Analyze Profile Files#

To analyze the generated profile files, load the .nsys-rep files into the NVIDIA Nsight Systems desktop application, which you can download from the NVIDIA Nsight Systems Get Started page.

How We Patched Nsight Support in Ray#

Ray’s Nsight profiling support had a bug where it hardcoded the Python executable path instead of using the actual Python executable from the runtime environment. This caused issues when using virtual environments or custom Python installations (py_executables).

The Problem#

In Ray’s nsight.py file, the original code was:

context.py_executable = " ".join(self.nsight_cmd) + " python"

This hardcoded " python" instead of correctly preserving the intended Python executable path.

The Fix#

To fix this problem, we patched the following line to preserve the original context.py_executable:

context.py_executable = " ".join(self.nsight_cmd) + f" {context.py_executable}"

Where We Applied the Patch#

We applied this patch in two locations to cover different deployment scenarios:

In ray.sub (SLURM clusters): The patch is applied before Ray’s control plane starts up on both head and worker nodes:

sed -i 's/context\.py_executable = " "\.join(self\.nsight_cmd) + " python"/context.py_executable = " ".join(self.nsight_cmd) + f" {context.py_executable}"/g' /opt/nemo_rl_venv/lib64/python*/site-packages/ray/_private/runtime_env/nsight.py

In nemo_rl/__init__.py (Local clusters): The patch is applied automatically when NeMo RL is imported, making it work seamlessly for local development and testing environments.

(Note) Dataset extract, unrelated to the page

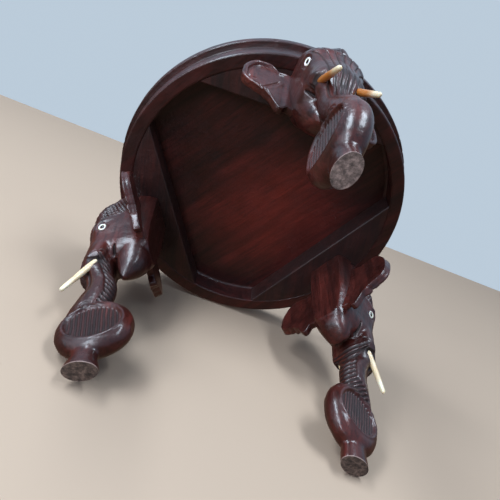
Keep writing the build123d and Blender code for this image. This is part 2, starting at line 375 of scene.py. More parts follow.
# %% one skin for each leg
def own_jaw(name):
    """The jaw's levels, as long and as blunt as this leg's."""
    free = JAW[-1][0] - JAW_FREE_FROM
    levels = []
    for drop, centre, half_length, half_width in JAW:
        below = max(drop - JAW_FREE_FROM, 0) / free
        half_width *= 1 + (JAW_TIPS[name] - 1) * below**3
        levels.append((drop - free * below * (1 - JAW_SHARES[name]), centre, half_length, half_width))
    return levels


def own_trunk(name):
    """The trunk's levels, set forwards at its waist and above it as this leg's are."""
    waist_shift, bulge = TRUNK_SHIFTS[name]
    levels = []
    for drop, x, *size in TRUNK:
        shift = waist_shift * window(drop, 112, 150, 10) + bulge * window(drop, 110, 122, 6)
        levels.append((drop, x + shift, *size))
    return levels


def own_peg(name):
    """The peg's levels, as thick at its waist and at its sole as this leg's."""
    waist, sole = PEG_SHARES[name]
    shares = (1, 1, waist, sole, sole, sole)
    return [(drop, x, share * a, share * b) for (drop, x, a, b), share in zip(PEG, shares)]


def leg_skin(name):
    """A leg before its carving: blocked out coarsely, then given a fine skin."""
    rough = bmesh.new()
    head(rough)
    limb(rough, own_jaw(name), 30, roundness=0.82)
    limb(rough, own_trunk(name), 44)
    limb(rough, own_peg(name), 24)
    coil(rough, *COILS[name])
    for side in SIDES.values():
        sheath(rough, side)
    blocked_out = joined(rough, f"blocked out {name}", 1.0, 5)
    rough = bmesh.new()
    rough.from_mesh(blocked_out)
    bpy.data.meshes.remove(blocked_out)
    return joined(rough, f"skin {name}", 0.7, 2)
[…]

Why We Needed Both Locations#

ray.sub: Required for SLURM-managed clusters where Ray processes start in containers before Python imports happen. The patch must be applied at the filesystem level before Ray’s control plane initializes.
__init__.py: Required for local clusters and development environments where users start Ray clusters directly. The patch is applied when nemo_rl is imported, ensuring the fix is in place before any Ray processes are spawned.

This dual approach ensures that Nsight profiling works correctly regardless of how the Ray cluster is deployed.